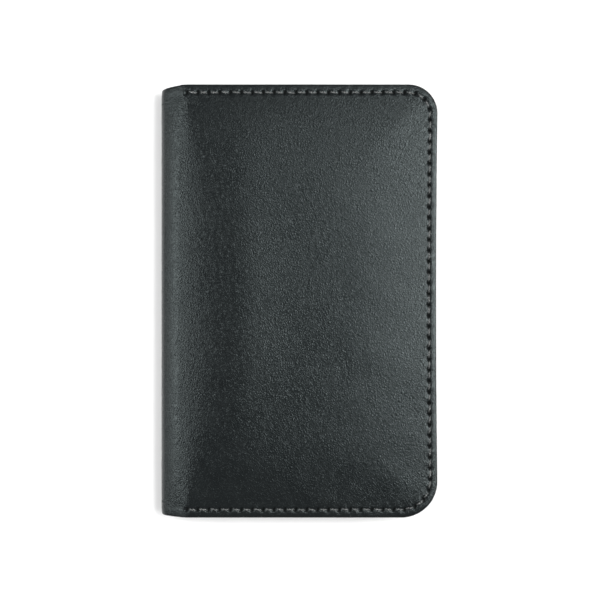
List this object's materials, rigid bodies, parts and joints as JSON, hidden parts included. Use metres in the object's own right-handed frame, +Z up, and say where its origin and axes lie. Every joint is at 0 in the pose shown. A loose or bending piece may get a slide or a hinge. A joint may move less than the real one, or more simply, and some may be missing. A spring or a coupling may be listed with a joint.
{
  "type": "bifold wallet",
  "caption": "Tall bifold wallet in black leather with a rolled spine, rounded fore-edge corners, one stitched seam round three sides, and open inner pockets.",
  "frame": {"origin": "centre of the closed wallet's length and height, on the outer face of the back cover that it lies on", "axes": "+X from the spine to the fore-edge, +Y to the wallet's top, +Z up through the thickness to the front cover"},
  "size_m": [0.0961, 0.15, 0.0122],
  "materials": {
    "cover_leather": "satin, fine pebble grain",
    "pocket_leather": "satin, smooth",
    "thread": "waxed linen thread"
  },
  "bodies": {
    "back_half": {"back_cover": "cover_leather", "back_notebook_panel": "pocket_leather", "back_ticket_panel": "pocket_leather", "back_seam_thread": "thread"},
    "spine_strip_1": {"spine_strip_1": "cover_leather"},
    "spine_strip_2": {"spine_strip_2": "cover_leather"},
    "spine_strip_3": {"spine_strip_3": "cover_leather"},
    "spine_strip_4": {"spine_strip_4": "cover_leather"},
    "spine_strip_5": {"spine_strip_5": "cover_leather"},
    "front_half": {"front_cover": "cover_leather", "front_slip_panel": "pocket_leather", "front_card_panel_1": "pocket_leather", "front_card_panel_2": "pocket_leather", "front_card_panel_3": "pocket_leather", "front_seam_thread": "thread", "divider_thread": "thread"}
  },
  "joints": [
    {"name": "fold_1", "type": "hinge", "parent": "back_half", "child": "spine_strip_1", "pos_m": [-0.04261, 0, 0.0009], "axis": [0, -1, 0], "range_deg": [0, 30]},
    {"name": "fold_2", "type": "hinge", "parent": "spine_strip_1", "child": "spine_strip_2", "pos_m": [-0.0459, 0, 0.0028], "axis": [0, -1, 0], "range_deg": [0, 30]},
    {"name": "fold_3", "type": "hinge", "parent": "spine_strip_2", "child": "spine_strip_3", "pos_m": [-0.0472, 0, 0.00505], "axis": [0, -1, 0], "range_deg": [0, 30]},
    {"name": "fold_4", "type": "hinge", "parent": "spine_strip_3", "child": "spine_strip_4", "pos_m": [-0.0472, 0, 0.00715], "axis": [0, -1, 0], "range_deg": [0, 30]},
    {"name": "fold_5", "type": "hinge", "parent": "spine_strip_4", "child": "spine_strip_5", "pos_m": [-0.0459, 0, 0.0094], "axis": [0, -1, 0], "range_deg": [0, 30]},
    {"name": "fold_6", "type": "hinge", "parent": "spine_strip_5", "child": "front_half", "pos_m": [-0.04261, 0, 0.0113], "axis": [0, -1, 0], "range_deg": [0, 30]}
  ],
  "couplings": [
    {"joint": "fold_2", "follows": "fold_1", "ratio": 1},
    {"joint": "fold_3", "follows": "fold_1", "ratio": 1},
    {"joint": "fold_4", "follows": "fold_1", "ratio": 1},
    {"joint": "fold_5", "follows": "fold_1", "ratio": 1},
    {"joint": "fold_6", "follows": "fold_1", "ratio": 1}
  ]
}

...

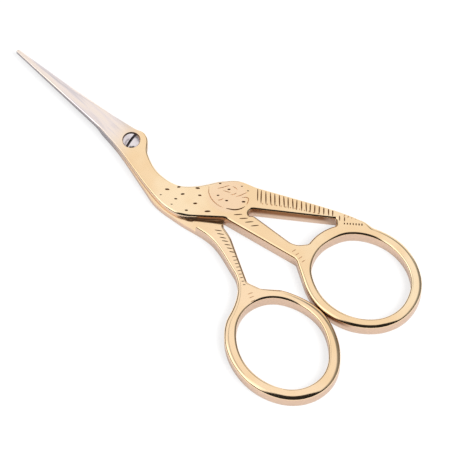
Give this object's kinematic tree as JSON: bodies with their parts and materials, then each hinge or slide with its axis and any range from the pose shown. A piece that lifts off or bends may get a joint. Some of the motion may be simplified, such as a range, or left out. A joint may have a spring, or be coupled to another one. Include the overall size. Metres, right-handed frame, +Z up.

PROMPT.
Pick out lines containing the word "joints", each one as written.

OUTPUT OF THE EXERCISE.
List this object's materials, rigid bodies, parts and joints as JSON, hidden parts included. Use metres in the object's own right-handed frame, +Z up, and say where its origin and axes lie. Every joint is at 0 in the pose shown. A loose or bending piece may get a slide or a hinge. A joint may move less than the real one, or more simply, and some may be missing. A spring or a coupling may be listed with a joint.
  "joints": [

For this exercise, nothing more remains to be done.